Undergraduates from the University of Rochester or Brandeis University, ranging in age from 18 to 25 years, served as the participants and were paid $10 per session. There were 20–32 participants in each of the experiments. All participants were naïve with respect to the purpose of the experiment and participated only in one experiment. After the test phase was completed, participants were debriefed to determine their awareness of the underlying chunks. There was no consistent evidence in their verbal reports that the participants became aware of the underlying structure, and their confidence did not correlate with their performance in the test trials. Familiarization and test scenes were presented on a 21-in Sony Trinitron 500PS monitor at 1,024 × 728 resolution from a 1-m viewing distance. The extent of the 5 × 5 grid was 11.4°, and the maximum size of each shape was 1.14°. Stimuli were controlled by a Macintosh G4 or iMac computer by using MATLAB (Mathworks, Cambridge, U.K.) and the Psychophysics Toolbox (40). Two-tailed Student's t tests were used for assessing significance (P < 0.05) in all experiments.

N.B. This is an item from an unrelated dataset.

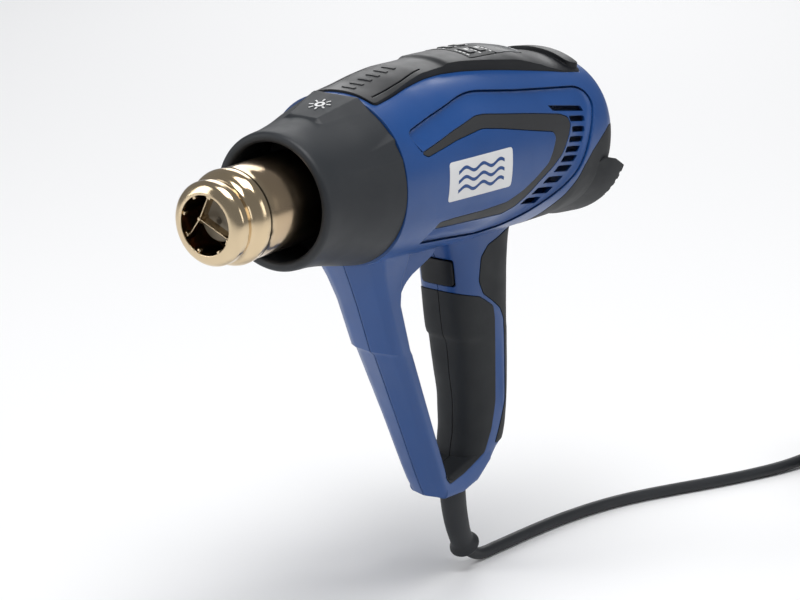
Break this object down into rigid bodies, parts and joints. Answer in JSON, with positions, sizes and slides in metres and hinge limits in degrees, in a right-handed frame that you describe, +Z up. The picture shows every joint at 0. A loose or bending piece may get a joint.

All human experiments were conducted in accordance to University of Rochester or Brandeis University rules. Informed consent was obtained from all participants after the nature and possible consequences of the studies were explained. Experimental data shown in Fig. 2 and SI Appendix, SI Fig. 4 have been published (20, 22).
BCL.
The BCL represents displayed scenes with two sets of variables: observed variables corresponding to the directly observable shapes (their presence or absence encoded by binary variables yj, and their positions encoded by 2D vectors vj) and hidden variables, or chunks, which are revealed to the observer only indirectly through their influences on the observed shapes (their presence or absence encoded by binary variables xi and their positions encoded by 2D vectors ui). An inventory of chunks (I) specifies the number of hidden variables and, for each hidden variable, the observed shapes it influences. For each inventory, additional parameters (θ) quantify the magnitude of these influences (see also SI Appendix, SI Text). The task of the BCL is to infer the probability of alternative inventories after seeing the familiarization scenes.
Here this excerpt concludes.